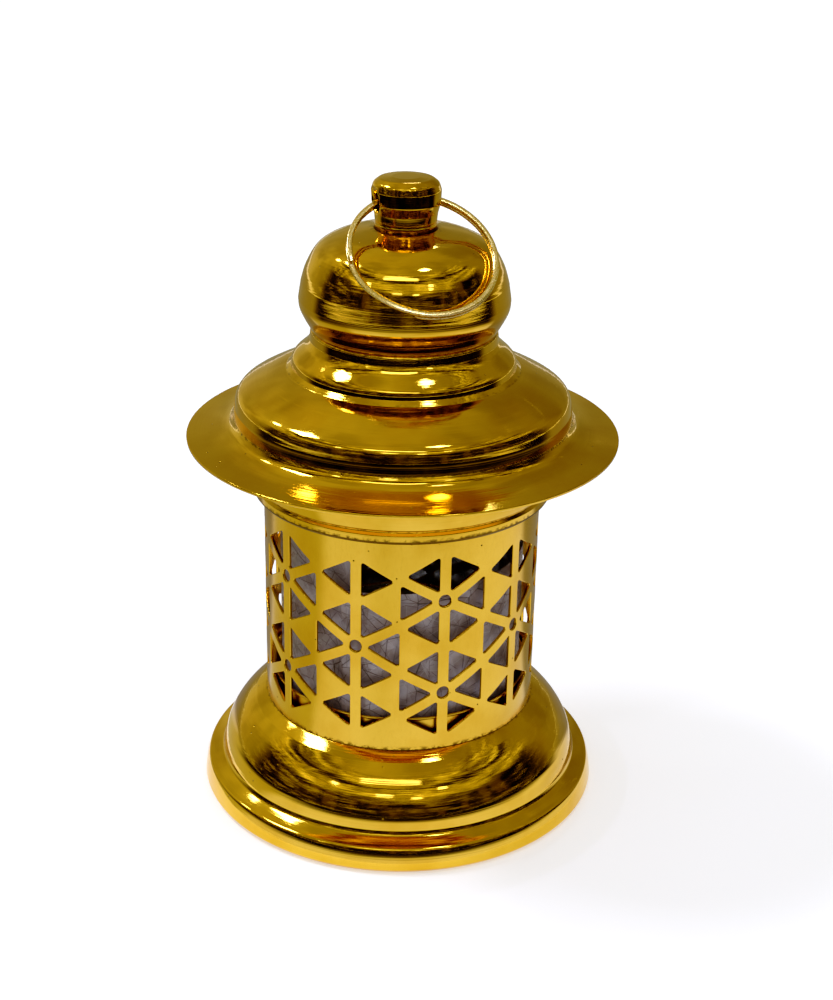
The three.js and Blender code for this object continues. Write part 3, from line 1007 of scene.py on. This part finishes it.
def roof_canopy(material):
    edge = low("roof_canopy") + SHEET
    outline = smooth([(BRIM_RADIUS, edge), (40.0, 82.0), (36.4, 83.2), (35.1, 84.9)], 18)
    outline += smooth([(35.0, 87.4), (34.3, 89.7), (32.3, 91.3), (27.4, 93.8), (24.2, 95.0)], 26)
    outline += smooth([(23.2, 95.9), (22.8, 97.6), (20.4, 99.9), (19.4, 101.4)], 20)
    outline += [(19.2, NECK_TOP - 0.4), (18.8, NECK_TOP), (2.3, NECK_TOP)]
    section = sheet_section(eased(outline, BEND), SHEET)
    darkening = dirt_near([(35.1, 84.7), (24.0, 95.3), (19.2, 103.3)], 0.6)
    roof = turned("roof_canopy_spun", section, darkening)
    return finish_piece(roof, "hood", ["roof_canopy"], material)


def dome_cap(material):
    outline = [(13.0, NECK_TOP), (19.0, NECK_TOP)]
    outline += smooth([(19.3, 104.1), (20.5, 106.2), (21.4, 108.2), (21.6, 110.0)], 16)
    crown = [(21.1, 113.2), (20.0, 116.7), (17.6, 120.5), (13.4, 122.8), (9.0, 123.8)]
    outline += smooth(crown, 30)
    outline += [(6.6, DOME_TOP), (3.7, DOME_TOP)]
    section = sheet_section(eased(outline, BEND), SHEET)
    darkening = dirt_near([(19.2, 103.6), (6.5, DOME_TOP)], 0.6)
    dome = turned("dome_cap_spun", section, darkening)
    return finish_piece(dome, "hood", ["dome_cap"], material)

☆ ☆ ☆

*Problem to solve*.
Copy every line exactly. Leave nothing out.

*Solution*.
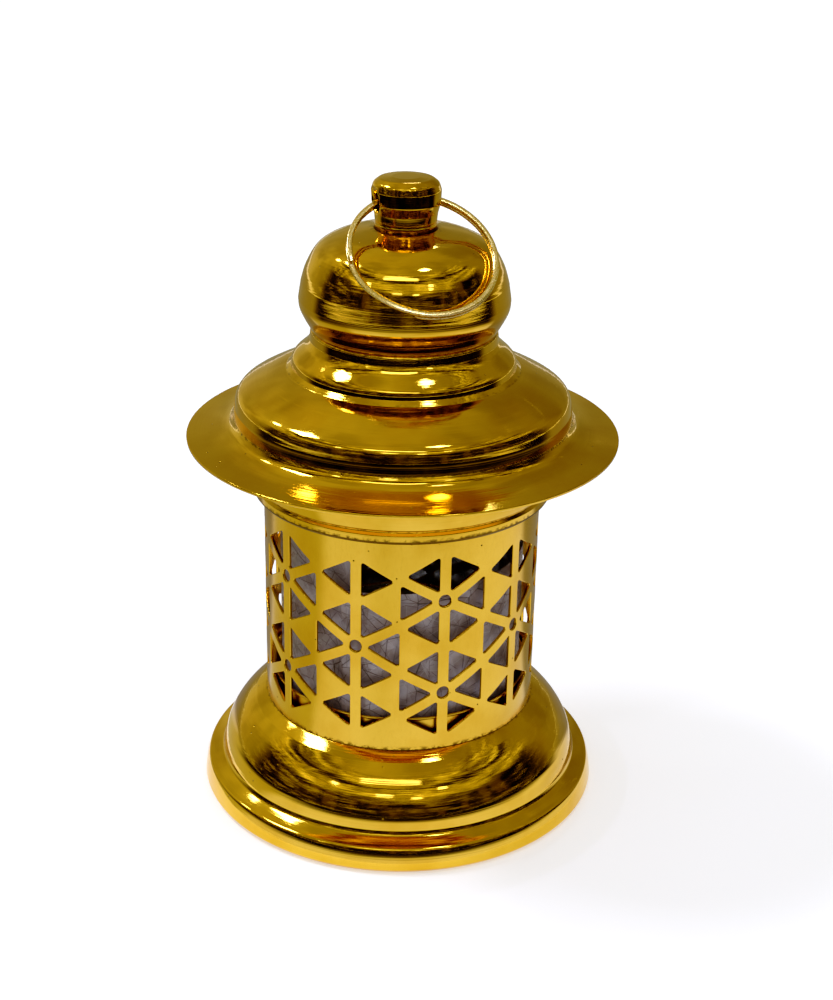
The three.js and Blender code for this object continues. Write part 3, from line 1007 of scene.py on. This part finishes it.
def roof_canopy(material):
    edge = low("roof_canopy") + SHEET
    outline = smooth([(BRIM_RADIUS, edge), (40.0, 82.0), (36.4, 83.2), (35.1, 84.9)], 18)
    outline += smooth([(35.0, 87.4), (34.3, 89.7), (32.3, 91.3), (27.4, 93.8), (24.2, 95.0)], 26)
    outline += smooth([(23.2, 95.9), (22.8, 97.6), (20.4, 99.9), (19.4, 101.4)], 20)
    outline += [(19.2, NECK_TOP - 0.4), (18.8, NECK_TOP), (2.3, NECK_TOP)]
    section = sheet_section(eased(outline, BEND), SHEET)
    darkening = dirt_near([(35.1, 84.7), (24.0, 95.3), (19.2, 103.3)], 0.6)
    roof = turned("roof_canopy_spun", section, darkening)
    return finish_piece(roof, "hood", ["roof_canopy"], material)


def dome_cap(material):
    outline = [(13.0, NECK_TOP), (19.0, NECK_TOP)]
    outline += smooth([(19.3, 104.1), (20.5, 106.2), (21.4, 108.2), (21.6, 110.0)], 16)
    crown = [(21.1, 113.2), (20.0, 116.7), (17.6, 120.5), (13.4, 122.8), (9.0, 123.8)]
    outline += smooth(crown, 30)
    outline += [(6.6, DOME_TOP), (3.7, DOME_TOP)]
    section = sheet_section(eased(outline, BEND), SHEET)
    darkening = dirt_near([(19.2, 103.6), (6.5, DOME_TOP)], 0.6)
    dome = turned("dome_cap_spun", section, darkening)
    return finish_piece(dome, "hood", ["dome_cap"], material)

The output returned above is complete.